Von Tierwohl bis Ökosiegel: Immer mehr Verpackungen sind mit Symbolen, Kennzeichnungen bedruckt. Dazu dann noch die detaillierten Nährwertangaben – braucht man zum Einkauf bald ein Lexikon? Die meisten Label verwirren meiner Meinung nach nur und helfen kaum noch. Entweder weil die Kontrolle für diese Siegel meist bei den Lebensmittelherstellern liegt oder die Auflagen nicht streng genug sind.

Ich wurde erst neulich wieder von einem Patienten gefragt, wie ich einkaufen gehe. Worauf kann man achten, damit man sich gesünder ernährt? Er war verwirrt von Zertifikaten, von Siegeln, von der Lebensmittelampel – und aufgrund dieser Flut von Informationen wusste er nicht, was gut für ihn ist. Da kann ich den Tipp geben, darauf zu schauen, dass ich so wenig verarbeitete Lebensmittel wie möglich zu mir nehme. Das heißt naturbelassene Produkte, zum Beispiel Naturjoghurt, Naturquark, einen normalen, also nicht stark verarbeiteten Käse, von mir aus gern auch ein schönes Brot, ein gutes Stück Fleisch, was nicht mit Geschmacksverstärkern und Aromen versetzt wird. So kann ich meinen Körper dazu bringen, mir wieder den natürlichen Geschmack anzutrainieren, damit ich merke: Wann bin ich satt, was brauche ich wirklich? Dann bin ich insgesamt gesünder und kann vor allen Dingen meinen natürlichen Geschmack fördern.  

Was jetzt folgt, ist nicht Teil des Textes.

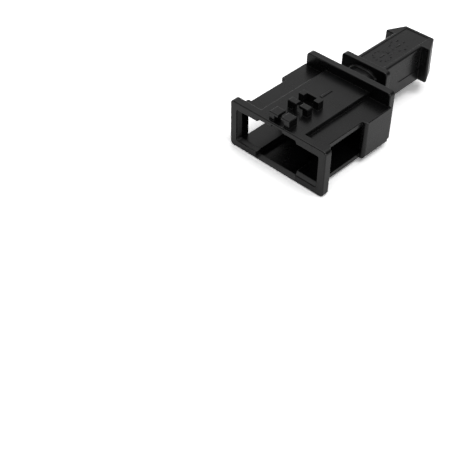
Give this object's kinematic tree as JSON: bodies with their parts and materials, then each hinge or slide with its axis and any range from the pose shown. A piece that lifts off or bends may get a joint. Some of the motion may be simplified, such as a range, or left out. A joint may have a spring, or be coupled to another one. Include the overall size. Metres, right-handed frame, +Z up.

Für Obst und Gemüse gilt: Am besten saisonal und regional kaufen. Bei tierischen Produkten sollten wir auf die Haltungsbedingungen schauen und ruhig bei der Metzgerei fragen, wie die Tiere gehalten und ernährt worden sind oder der Stall aussieht. Das betrifft allerdings nicht meinen Einkauf, weil ich mich rein pflanzlich ernähre. Eine gesunde Ernährung ist aber in jedem Fall auch mit tierischen Produkten möglich.